The entrance to the nest was dug under a railroad tie. I could see the hornets going in and out pretty regularly. My first attempt was to wait until dark and then spray the entrance with one of those wasp killers that shoot 20 feet. I tried to spray right down the hole. Unfortunately the next day proved that the nest was not dead. There were fewer hornets, but they were still coming in and out. Tonight it rained, which I hoped would be additionally calming to the stinging bugs. I scraped everything away from the entrance. Then I used a foaming wasp killer which is supposed to coat a nest. I’d spray the entrance until it was buried in foam, then use a shovel to dig it out a bit. The force of the spray was sufficient to loosen up the dirt quite a bit. I repeated as often as I dared, which was until I’d almost emptied the can. I definitely dug into a hollow space underneath the wood, but I’m still not sure I got a clear shot at the nest. This is particularly true if the nest us up into the wood rather than even or below the entrance. I didn’t see any bugs, which I’d expect if I killed the heart of it. I’ll see if there is activity tomorrow. If there is, I’ll repeat this process. The location of the activity will help me know where to focus the next spray and dig attack.
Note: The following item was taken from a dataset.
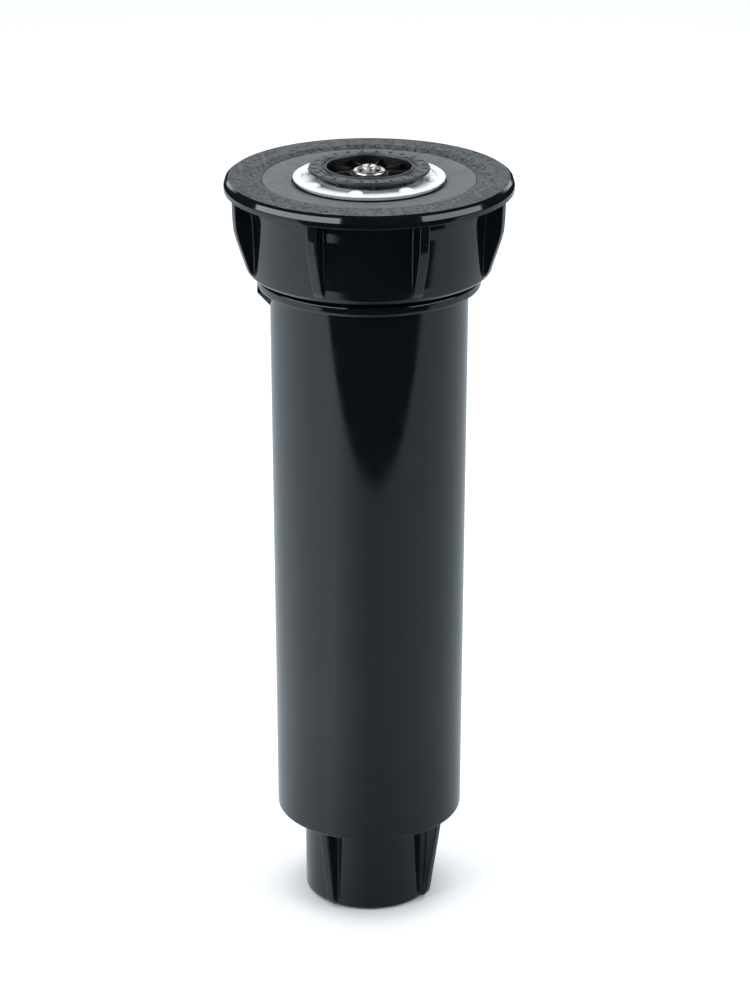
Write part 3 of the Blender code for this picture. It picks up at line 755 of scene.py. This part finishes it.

The whole thing was pretty nerve wracking. I do not like to dig where I think there might be a hundred angry stinging insects. On the other hand, they would have had to wade through poisonous foam to get to me, so I was pretty safe. I will exterminate this nest. It just may take a few days.

2 comments to Eradicating a Buried Hornet’s Nest

  • Martin Bonner

    My father’s trick for dealing with a wasps nest was a pint or so of liquid nitrogen from the lab. Pour into nest; leave overnight; excavate dead nest.

    (When transporting liquid nitrogen use a Thermos flask, but replace the top with a plug of cotton wool – it lets evaporating gas escape.)